I think that I encouraged this man a bit, and I was sure refreshed by his company, too. I know that I planted in his heart the idea for a Sabbatical of his own one day.

We took the midnight train south to Florence on Friday night, cramped in a sleeping compartment with two strangers, rumbling through the mountains and dozing in fits and starts until morning. We had most of the next day in that great Renaissance city and enjoyed visiting the Accademia, where we saw Michelangelo's statue of David, and then another gallery where we saw works of art from the 12th century onward. The greatest art in the history of the world has been that which depicts the biblical stories that are so much a part of our faith. And so very much of it centers on the crucifixion of Christ-- that scene at the very heart of our faith. "We have been redeemed by the precious blood of Christ" (1 Peter 1:19), the spotless lamb " slain from the foundation of the earth", so you could take an unbeliever through any art museum in Europe and share the gospel with her in a vivid, compelling way.

Late Saturday afternoon we took another train to Chiusi, Italy, where we were met by dear friends from the United States. They drove us on switchback roads for 45 minutes up to the villa where we are staying the week. And "villa" is the right word. What a place! Every porch and every window opens to grand vistas of the landscape around us. Our hosts are non - English speakers who live very close by but have remained invisible to us.

I can't quit humming the theme music to "The Godfather".

Eddie and Lori Cassada have often traveled with us over the years, but this time their 24 year old daughter, Elizabeth, is with us, too.  She is an SBC "journeyman" right now, living and working in Rome. I held her on the day that she was born and prayed that God would use her in some great way to make a difference in the world ( just like I pray for little babies still)-- and look what happened! Now over meals of spaghetti or fruit and cheese, or when climbing the cobblestone streets of Monticchiello looking for gelato, I hear the stories of what this young lady is doing with the one life God has given her, sometimes in the Italian language that she is learning. I could not be prouder.

Courtney is also an IMB missionary journeyman and is here with us for the week. She is from the Kingsport, Tennessee area and is a lovely young woman with a great sense of humor, equally committed to serving God. She and Elizabeth work together, teaching English and reaching out to university students. We are sharing our stories and experiences with these girls, giving advice as we can,  and are ourselves being encouraged by their faith and enthusiasm (Romans 1:11).

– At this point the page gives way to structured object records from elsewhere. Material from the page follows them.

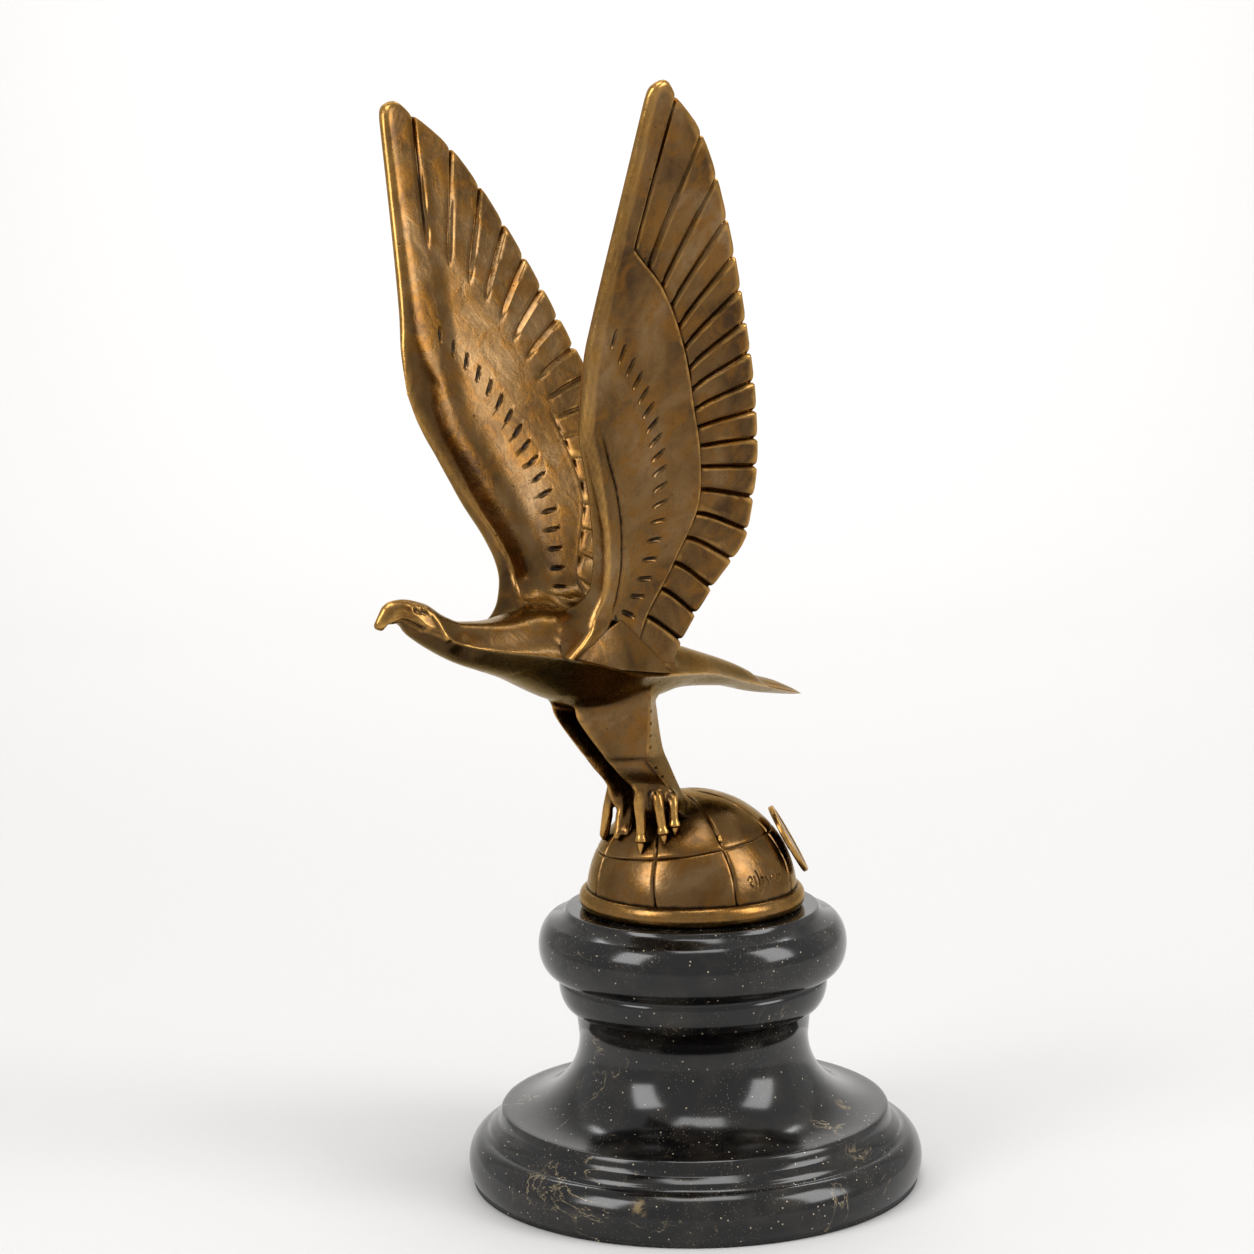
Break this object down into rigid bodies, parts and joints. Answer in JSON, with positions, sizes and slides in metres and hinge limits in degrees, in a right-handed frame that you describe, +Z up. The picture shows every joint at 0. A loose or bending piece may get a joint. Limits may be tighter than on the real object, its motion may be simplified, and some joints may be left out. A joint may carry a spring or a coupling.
{
  "type": "eagle sculpture",
  "caption": "Stylised bronze eagle with raised wings, perched on a half globe and set on a turned black marble plinth, with a round medallion at the back.",
  "frame": {"origin": "centre of the plinth's underside", "axes": "+Z up through the plinth's axis; the eagle faces -Y; its left wing is on the +X side"},
  "size_m": [0.1466, 0.1929, 0.3435],
  "materials": {
    "polished_black_marble": "polished black marble with pale flecks and thin veins, opaque",
    "patinated_bronze": "cast bronze with a satin brown patina, rubbed golden on the edges",
    "worn_bronze": "cast bronze, brown patina with a worn rim"
  },
  "bodies": {
    "root": {"marble_plinth": "polished_black_marble", "bronze_eagle": "patinated_bronze", "foundry_medallion": "worn_bronze"}
  },
  "joints": []
}
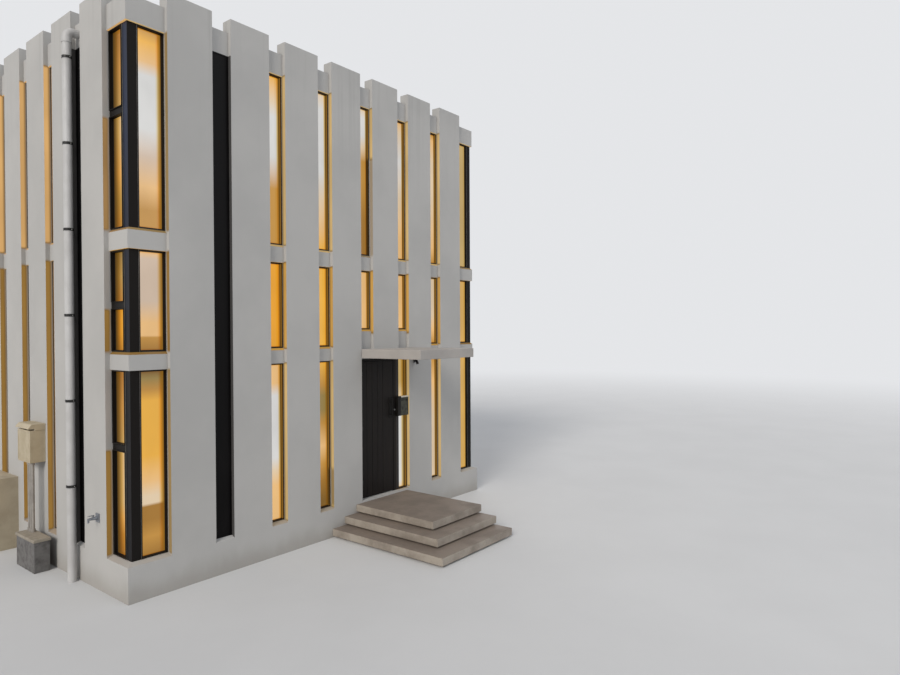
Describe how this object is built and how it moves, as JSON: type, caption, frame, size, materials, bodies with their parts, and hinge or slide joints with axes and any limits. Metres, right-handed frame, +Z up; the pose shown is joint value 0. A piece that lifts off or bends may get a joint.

 In the evenings we have walked the streets of nearby villages, dating from the 12th century or even earlier--and looking every bit their age. The full, perigee moon over our heads, giving light when the way gets a little dark. Sunday night, after being blessed by the streamed service from FBCA, we had dinner in the larger village of Pienza, and then wandered into a little church there for a concert of classical violin. A pleasant cultural surprise at the end of the day-- and it was free!

We plan to drive to Siena on Thursday, to see the horses.

The late Vance Havner famously advised: "Come apart for awhile, or you will come apart in a while". One of the purposes of this Sabbatical has been to break with the normal routine and busyness of my life in order to restore the soul and maybe build new, healthier rhythms for the future. Reading good books, having conversations with friends old and new, even long walks under the hot Tuscan sun is happening.

"We can only be said to be alive in those moments when our hearts are conscious of our treasures", wrote Thornton Wilder. Here in these beautiful hills, sipping my cappuccino, surrounded by close friends and a wife across the table who loves me and has been partner to me through almost all of my life's journey by now...I do feel very much alive!